The flipside of this was the writer in many cases was like a clerk on the sets, poorly-paid and barely acknowledged or respected. Except for certain high-profile writers who called the shots like Pandit Mukhram Sharma and Rajendra Krishan, showmen like KA Narayan, or choosy names like Abrar Alvi, writers barely got their due till Salim-Javed demanded and got respect and even top billing next only to producer and director in a film’s credits. They charged a bomb from the 70s and began the concept of bound scripts.
By contrast, even in the 50s, BR Chopra pioneered a ‘story department’ consisting of illustrious individual names to develop a complete story and script. Since story, screenplay and even dialogues (a credit line peculiar to Indian cinema) could never be mutually exclusive in a team effort, credits were ‘distributed’ among some of them as per core expertise. The same was followed by many others later like Raj Kapoor, Yash Chopra and Manmohan Desai.
On the other hand, Vijay Anand, Ramanand Sagar, Nasir Husain and many others were directors who wrote themselves — a trend that has returned in a big way from the 90s with Sooraj Barjatya, Aditya Chopra, Karan Johar, Sanjay Leela Bhansali, Ashutosh Gowariker and many more.
Most of these directors wrote themselves because they could not trust existing writers, but a kind of reversal is also being seen today with writers like Rensil D’Silva, Mayur Puri, Suresh Nair et al heading towards film direction to execute their visions without compromise or because big names mentor them. But Nasir Husain did this too in the 50s!

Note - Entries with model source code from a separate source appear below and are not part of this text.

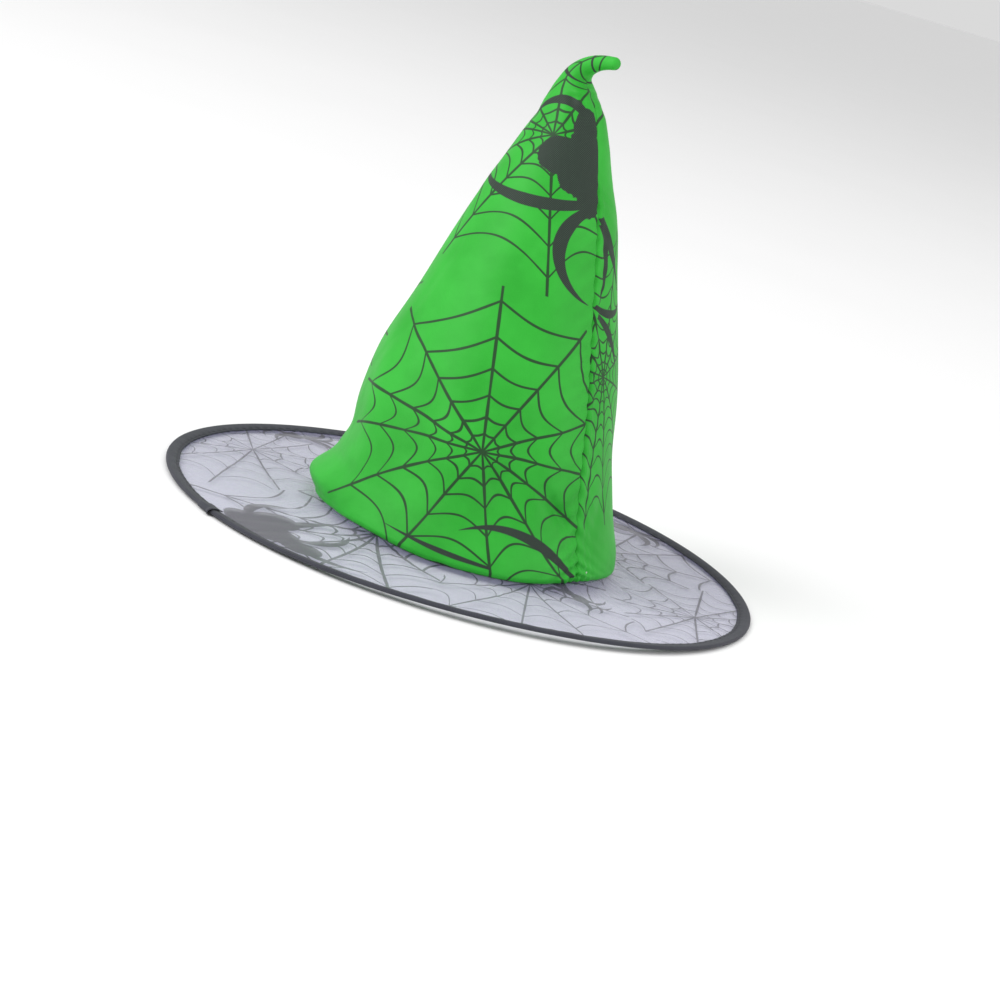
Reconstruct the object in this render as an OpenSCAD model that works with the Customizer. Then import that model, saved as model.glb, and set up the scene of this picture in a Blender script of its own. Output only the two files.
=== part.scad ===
// Costume witch hat: a tall cloth crown with a hooked tip on a flat sheer brim.
// Origin: centre of the head opening, on the plane that the brim rests on. +Z up, back seam at +Y.
// All sizes are in millimetres.

/* [Brim] */
// Outside diameter of the brim, over its binding
brim_d = 380; // [360:5:420]
// Width of the folded binding tape
binding_w = 8.5; // [7:0.5:12]
// Thickness of one layer of the binding tape
tape_t = 0.45; // [0.3:0.05:0.5]
// Diameter of the spring wire hoop in the binding
hoop_wire_d = 1.4; // [1:0.1:1.6]
// Thickness of the sheer brim cloth
organza_t = 0.3; // [0.2:0.05:0.35]

/* [Crown] */
// Outside radius of the crown cloth where it meets the brim
crown_base_r = 98.5; // [98.5:0.5:104]
// Height at which the crown's straight cone would close
crown_apex_z = 324; // [322:1:330]
// How far the crown's side bellies out past a straight cone
crown_belly = 9.5; // [9:0.5:11]
// How far the crown leans to the front, away from its back seam, in degrees
crown_lean = 1.35; // [0:0.05:1.4]
// Thickness of the crown cloth
crown_t = 0.7; // [0.5:0.1:0.8]
// Thickness of the stiff interlining inside the crown
interlining_t = 0.8; // [0.5:0.1:0.9]
// Height at which the interlining stops, short of the soft tip
interlining_top_z = 244; // [220:1:246]

/* [Head opening] */
// Inside radius of the sweatband, which is half of a 58 cm head's width
head_r = 92; // [88:0.5:92]
// Height of the sweatband ribbon
sweatband_h = 15; // [12:1:15]

/* [Tip] */
// Radius of the hook near its rounded end
tip_end_r = 4; // [3.5:0.1:4.5]
// How far the hook reaches behind the crown's axis
tip_reach = 20; // [16:1:23]

/* [Stitches] */
// Stitches along the binding
binding_stitch_count = 160; // [80:10:240]
// Stitches round the crown's base and round the sweatband
base_stitch_count = 110; // [60:10:160]
// Stitches up the back seam
seam_stitch_count = 60; // [30:5:80]
// Diameter of the sewing thread
thread_d = 0.35; // [0.25:0.05:0.4]

/* [Hidden] */
$fn = 96;

gap = 0.1;                                    // between layers of cloth
brim_r = brim_d / 2;

// The binding is a folded tape: a flat lower leaf, a round bend over the hoop and a sloping upper leaf.
bend_r = 1.6;
bend_c = [brim_r - bend_r, bend_r];
leaf_in_r = brim_r - binding_w;
leaf_edge_z = 1.7;                            // top of the upper leaf at its inner edge
ferrule_r = bend_r - tape_t - gap / 2;
ferrule_deg = 3.6;
hoop_gap_deg = 0.4;                           // the wire's two ends stand this far apart
lap_deg = -13;                                // where the binding's ends overlap
lap_span_deg = 4.4;
lap_t = 0.5;
lap_gap = 0.05;                               // between the lap and the leaf below it

// The sheer cloth runs from inside the binding to a collar that is turned up inside the crown.
organza_z = tape_t + gap;
organza_out_r = bend_c[0] - ferrule_r - 0.2;
collar_r = head_r + 1.5;
collar_top_z = 10;

// The crown stands on the sheer cloth. Its top rim opens round the root of the soft tip.
crown_foot_z = organza_z + organza_t + gap;
crown_rim_z = 262;
crown_steps = 30;
crown_start = 4;                              // how far below its foot a leaning shell starts
sweatband_z = 3.5;
sweatband_t = 0.6;
sweatband_top_z = sweatband_z + sweatband_h;
allowance_t = 1.2;                            // two layers of cloth, side by side
allowance_w = 8;
allowance_taper = 12;                         // height over which it widens from its foot
allowance_foot_z = sweatband_top_z + 2;
seam_steps = 24;
label_from_deg = 98;                          // just beside the back seam
label_w_deg = 18;
label_h = 26;
label_t = 0.3;

// The soft tip bends about a pivot inside the crown's rim.
pivot_z = 268;
ball_r = 19.5;
ball_rings = 5;
hook_rings = 15;
cap_rings = 4;
tip_sides = 28;
hook_from = 0.2;                              // where the hook's curve takes over from the ball
hook_curve = [[0, 262], [-12, 292], [-3, 303], [tip_reach, 307]];   // Bezier points in Y and Z
hook_root_r = 29;
hook_taper = 3.2;
cut_depth = 20;                               // of what is cut away below the leaning crown's foot
stitch_share = 0.66;                          // of the pitch that one stitch's length takes
thread_gap = 0.05;                            // between a thread and the cloth

// Outside radius of the crown at height z: a straight cone and a belly that fades out at both ends.
function crown_r(z) = crown_base_r * (1 - z / crown_apex_z) + crown_belly * sin(180 * z / crown_apex_z);
function interlining_in_r(z) = crown_r(z) - crown_t - gap - interlining_t;
function steps_between(low, high, n) = [for (i = [0:n]) low + (high - low) * i / n];
function reversed(list) = [for (i = [len(list) - 1:-1:0]) list[i]];
function arc(centre, r, from, to, n = 10) =
  [for (i = [0:n]) let (a = from + (to - from) * i / n) centre + r * [cos(a), sin(a)]];

// A point and a direction on the hook's curve, in Y and Z.
function bezier(p, t) =
  pow(1 - t, 3) * p[0] + 3 * pow(1 - t, 2) * t * p[1] + 3 * (1 - t) * t * t * p[2] + pow(t, 3) * p[3];
function bezier_way(p, t) =
  let (d = pow(1 - t, 2) * (p[1] - p[0]) + 2 * (1 - t) * t * (p[2] - p[1]) + t * t * (p[3] - p[2]))
  d / norm(d);
function hook_r(t) = tip_end_r + (hook_root_r - tip_end_r) * pow(1 - t, hook_taper);

// One ring of a tube: its middle and its axis are in the YZ plane.
function ring(middle, way, r) =
  [for (i = [0:tip_sides - 1]) let (a = 360 * i / tip_sides)
    [r * cos(a), middle[0] + r * sin(a) * way[1], middle[1] - r * sin(a) * way[0]]];

// The tip's rings from its round root to its round end, all moved in by inset.
function tip_rings(inset) = [
  for (i = [0:ball_rings - 1]) let (a = -68 + 58 * i / (ball_rings - 1), r = ball_r - inset)
    ring([0, pivot_z + r * sin(a)], [0, 1], r * cos(a)),
  for (t = steps_between(hook_from, 1, hook_rings))
    ring(bezier(hook_curve, t), bezier_way(hook_curve, t), hook_r(t) - inset),
  for (i = [1:cap_rings]) let (
      a = 80 * i / cap_rings,
      way = bezier_way(hook_curve, 1),
      r = tip_end_r - inset)
    ring(hook_curve[3] + r * sin(a) * way, way, r * cos(a))
];

module closed_tube(rings) {
  n = len(rings);
  m = len(rings[0]);
  polyhedron(
    points = [for (one = rings) each one],
    faces = concat(
      [[for (j = [0:m - 1]) j]],
      [[for (j = [m - 1:-1:0]) (n - 1) * m + j]],
      [for (i = [0:n - 2]) for (j = [0:m - 1]) let (k = (j + 1) % m) each [
        [i * m + j, (i + 1) * m + k, i * m + k],
        [i * m + j, (i + 1) * m + j, (i + 1) * m + k]
      ]]
    )
  );
}

// Everything above the brim leans with the crown.
module leaned() {
  rotate([crown_lean, 0, 0])
    children();
}

// A leaning shell between two depths inside the crown's outer surface, cut level at its foot.
module crown_layer(outer, inner, foot, high) {
  levels = steps_between(foot - crown_start, high, crown_steps);
  difference() {
    leaned()
      rotate_extrude()
        polygon(concat(
          [for (z = levels) [crown_r(z) - outer, z]],
          [for (z = reversed(levels)) [crown_r(z) - inner, z]]
        ));
    translate([-brim_r, -brim_r, foot - cut_depth])
      cube([brim_d, brim_d, cut_depth]);
  }
}

module stitch(length) {
  cylinder(h = length, d = thread_d, center = true, $fn = 16);
}

// A ring of stitches that lie along the circle.
module stitch_ring(count, r, z) {
  length = 2 * PI * r / count * stitch_share;
  for (i = [0:count - 1])
    rotate([0, 0, 360 * i / count])
      translate([r, 0, z])
        rotate([90, 0, 0])
          stitch(length);
}

module crown_panel() {
  color([0.27, 0.76, 0.28])
    crown_layer(0, crown_t, crown_foot_z, crown_rim_z);
}

module crown_interlining() {
  color([0.88, 0.88, 0.85])
    crown_layer(crown_t + gap, crown_t + gap + interlining_t, crown_foot_z + 0.5, interlining_top_z);
}

// The two edges of the crown's cloth stand inward as one fin behind the back seam.
module back_seam_allowance() {
  levels = steps_between(allowance_foot_z, interlining_top_z - 2, seam_steps);
  color([0.22, 0.6, 0.25])
    leaned()
      rotate([90, 0, 90])
        linear_extrude(height = allowance_t, center = true)
          polygon(concat(
            [for (z = levels) [interlining_in_r(z) - gap, z]],
            [for (z = reversed(levels)) let (wide = min(1, 0.25 + (z - allowance_foot_z) / allowance_taper))
              [interlining_in_r(z) - gap - allowance_w * wide, z]]
          ));
}

module back_seam_stitches() {
  low = allowance_foot_z + 6;
  pitch = (interlining_top_z - 10 - low) / seam_stitch_count;
  depth = 3.2;
  color([0.2, 0.55, 0.23])
    leaned()
      for (i = [0:seam_stitch_count - 1]) {
        z = low + pitch * (i + 0.5);
        lean = atan((interlining_in_r(z - 1) - interlining_in_r(z + 1)) / 2);
        for (side = [-1, 1])
          translate([side * (allowance_t / 2 + thread_d / 2 + thread_gap), interlining_in_r(z) - depth, z])
            rotate([lean, 0, 0])
              stitch(pitch * stitch_share);
      }
}

module crown_tip() {
  color([0.27, 0.76, 0.28])
    leaned()
      difference() {
        closed_tube(tip_rings(0));
        closed_tube(tip_rings(crown_t));
      }
}

module tip_filling() {
  color([0.93, 0.93, 0.9])
    leaned()
      closed_tube(tip_rings(crown_t + 0.25));
}

module sweatband() {
  color([0.1, 0.1, 0.11])
    translate([0, 0, sweatband_z])
      difference() {
        cylinder(h = sweatband_h, r = head_r + sweatband_t);
        translate([0, 0, -1])
          cylinder(h = sweatband_h + 2, r = head_r);
      }
}

// These lie in the channel between the sweatband and the brim's collar.
module sweatband_stitches() {
  color([0.08, 0.08, 0.09])
    stitch_ring(base_stitch_count, head_r + sweatband_t + thread_d / 2 + thread_gap, sweatband_z + 2.5);
}

// These lie between the brim's collar and the interlining.
module base_seam_stitches() {
  color([0.2, 0.55, 0.23])
    stitch_ring(base_stitch_count, collar_r + organza_t + thread_d / 2 + 2 * thread_gap, sweatband_z + 0.5);
}

module care_label() {
  low = sweatband_top_z + 0.5;
  back = 0.5;                                 // clear of the interlining
  color([0.95, 0.95, 0.93])
    leaned()
      rotate([0, 0, label_from_deg])
        rotate_extrude(angle = label_w_deg)
          polygon([
            [interlining_in_r(low) - back - label_t, low],
            [interlining_in_r(low) - back, low],
            [interlining_in_r(low + label_h) - back, low + label_h],
            [interlining_in_r(low + label_h) - back - label_t, low + label_h]
          ]);
}

module brim_organza() {
  color([0.55, 0.54, 0.6])
    rotate_extrude()
      polygon([
        [collar_r, organza_z],
        [organza_out_r, organza_z],
        [organza_out_r, organza_z + organza_t],
        [collar_r + organza_t, organza_z + organza_t],
        [collar_r + organza_t, collar_top_z],
        [collar_r, collar_top_z]
      ]);
}

module brim_hoop() {
  color([0.6, 0.61, 0.63])
    rotate([0, 0, lap_deg + hoop_gap_deg / 2])
      rotate_extrude(angle = 360 - hoop_gap_deg)
        translate(bend_c)
          circle(d = hoop_wire_d, $fn = 24);
}

module hoop_ferrule() {
  color([0.75, 0.75, 0.77])
    rotate([0, 0, lap_deg - ferrule_deg / 2])
      rotate_extrude(angle = ferrule_deg)
        translate(bend_c)
          difference() {
            circle(r = ferrule_r, $fn = 32);
            circle(r = hoop_wire_d / 2 + 0.05, $fn = 32);
          }
}

module brim_binding() {
  color([0.13, 0.13, 0.16])
    rotate_extrude()
      polygon(concat(
        [[leaf_in_r, 0]],
        arc(bend_c, bend_r, -90, 90),
        [[leaf_in_r, leaf_edge_z], [leaf_in_r, leaf_edge_z - tape_t]],
        arc(bend_c, bend_r - tape_t, 90, -90),
        [[leaf_in_r, tape_t]]
      ));
}

// Height of the binding's sloping upper leaf at radius r.
function leaf_top_z(r) = leaf_edge_z + (2 * bend_r - leaf_edge_z) * (r - leaf_in_r) / (bend_c[0] - leaf_in_r);

// The tape's cut end is folded under and sewn down over its beginning.
module binding_lap() {
  inner = leaf_in_r + 0.3;
  outer = bend_c[0] + 0.2;
  color([0.11, 0.11, 0.14])
    rotate([0, 0, lap_deg - lap_span_deg / 2])
      rotate_extrude(angle = lap_span_deg)
        polygon([
          [inner, leaf_top_z(inner) + lap_gap],
          [outer, leaf_top_z(outer) + lap_gap],
          [outer, leaf_top_z(outer) + lap_gap + lap_t],
          [inner, leaf_top_z(inner) + lap_gap + lap_t]
        ]);
}

// The row runs just outside the tape's inner edge, and leaves out the lap.
module binding_stitches() {
  r = leaf_in_r + 1.6;
  pitch = 360 / binding_stitch_count;
  clear = lap_span_deg / 2 + pitch;
  color([0.05, 0.05, 0.06])
    for (a = [lap_deg + clear:pitch:lap_deg + 360 - clear])
      rotate([0, 0, a])
        translate([r, 0, leaf_top_z(r) + thread_d / 2 + 2 * thread_gap])
          rotate([90, 0, 0])
            stitch(2 * PI * r / binding_stitch_count * stitch_share);
}

crown_panel();
crown_interlining();
back_seam_allowance();
back_seam_stitches();
crown_tip();
tip_filling();
sweatband();
sweatband_stitches();
base_seam_stitches();
care_label();
brim_organza();
brim_hoop();
hoop_ferrule();
brim_binding();
binding_lap();
binding_stitches();
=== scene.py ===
"""Looks of a costume witch hat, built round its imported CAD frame.

Metres, +Z up. The hat stands on z = 0, with its back seam and its hooked tip towards +Y.
"""
import math

import bpy
import numpy as np
from mathutils import Matrix, Vector


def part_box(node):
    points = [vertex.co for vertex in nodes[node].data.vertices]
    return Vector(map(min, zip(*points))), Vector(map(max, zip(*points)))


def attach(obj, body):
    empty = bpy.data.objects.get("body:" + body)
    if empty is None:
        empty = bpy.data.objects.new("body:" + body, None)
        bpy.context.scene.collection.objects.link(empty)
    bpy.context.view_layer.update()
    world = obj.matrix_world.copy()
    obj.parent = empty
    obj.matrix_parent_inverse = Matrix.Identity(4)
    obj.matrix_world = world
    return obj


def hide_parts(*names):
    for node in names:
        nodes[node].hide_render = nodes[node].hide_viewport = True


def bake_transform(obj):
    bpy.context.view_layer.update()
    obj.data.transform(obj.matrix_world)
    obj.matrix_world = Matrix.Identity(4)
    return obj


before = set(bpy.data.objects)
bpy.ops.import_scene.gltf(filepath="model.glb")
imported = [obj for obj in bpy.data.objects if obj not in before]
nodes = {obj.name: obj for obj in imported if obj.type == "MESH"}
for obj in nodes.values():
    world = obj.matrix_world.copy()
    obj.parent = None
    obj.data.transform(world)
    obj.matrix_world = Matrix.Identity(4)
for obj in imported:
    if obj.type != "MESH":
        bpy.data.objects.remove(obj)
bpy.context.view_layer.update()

MM = 0.001
DEG = math.pi / 180

# ---------------------------------------------------------------- sizes

BRIM_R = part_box("brim_binding")[1][0]
HEAD_R = 92 * MM
SEAM = 90                                     # degrees round from +X

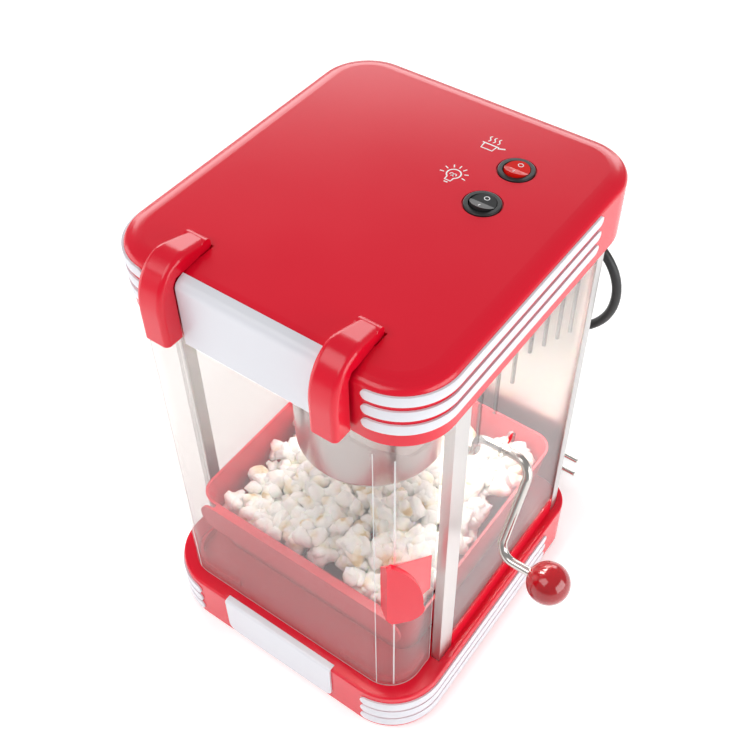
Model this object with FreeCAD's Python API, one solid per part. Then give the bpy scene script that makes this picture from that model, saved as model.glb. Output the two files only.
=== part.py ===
import FreeCAD, Part
import math
import os

# Table-top popcorn maker. Millimetres. +Z is up, +X is to the right seen from the
# front, and the front faces -Y. The origin is on the table under the cabinet's centre.

V = FreeCAD.Vector

# ---- Driving dimensions: top housing ----
housing_width = 230.0
housing_depth = 257.5
housing_corner = 36.5
roof_height = 377.5
roof_edge_inset = 9.0
roof_edge_drop = 3.5
roof_crease_radius = 5.0
roof_blend_radius = 18.0
housing_bottom = 330.5
housing_wall = 2.5

# ---- Base ----
base_side_step = 5.0
base_front_step = 13.0
base_rear_step = 3.0
base_corner = 42.5
base_rear_corner = 27.0
base_height = 46.5
base_wall = 2.5
deck_thickness = 3.5
skirt_bottom = 1.5
base_edge_radius = 1.8
cover_thickness = 2.0

# ---- White ribs on the corners ----
rib_proud = 1.3
rib_sink = 1.0
housing_rib_height = 7.4
housing_rib_levels = [345.1, 356.5, 367.9]
housing_rib_front = 78.0
housing_rib_rear = 68.0
base_rib_height = 9.7
base_rib_levels = [10.6, 22.4, 34.2]
base_rib_front = 79.0
base_rib_rear = 62.0

# ---- Steel frame, windows and back ----
steel_inset = 1.8
steel_thickness = 0.8
post_setback = 40.25
post_width = 7.0
post_depth = 16.5
back_setback = 22.75
back_return = 27.0
back_corner = 22.0
seat_depth = 1.5
seat_gap = 0.2
window_thickness = 2.0
window_gap = 0.8
slot_count = 7
slot_pitch = 19.4
slot_width = 2.2
slot_top = 322.0
slot_low_middle = 305.0
slot_step = 10.2
crank_hole_radius = 9.8
rail_height = 17.0
rail_thickness = 1.5
rim_height = 7.0
rim_thickness = 2.5
rim_gap_half = 50.0

# ---- Top frame and ceiling plate ----
frame_width = 23.0
frame_depth = 61.5
frame_centre = -8.0
plate_inset = 13.0
plate_depth = 43.5

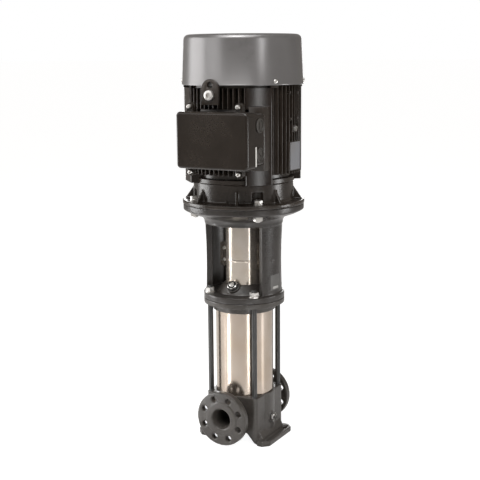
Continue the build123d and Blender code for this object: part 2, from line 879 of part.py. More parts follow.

So the more things change, the more they remain the same. Except for some high-profile names, writers today are not in the league of the Salim-Javed era in terms of prominence. Who knows Shaktimaan who penned Gadar, and how many are aware what Abhijat Joshi or Jaideep Sahni look like?
But then, all these real heroes behind blockbusters and immortal films can never be in the league of Amitabh Bachchan or Shah Rukh Khan. Yet without them, the biggest stars would not even come into existence, because the script is the biggest star of a film be it Sholay, Gadar or 3 Idiots. And that’s the true inside story.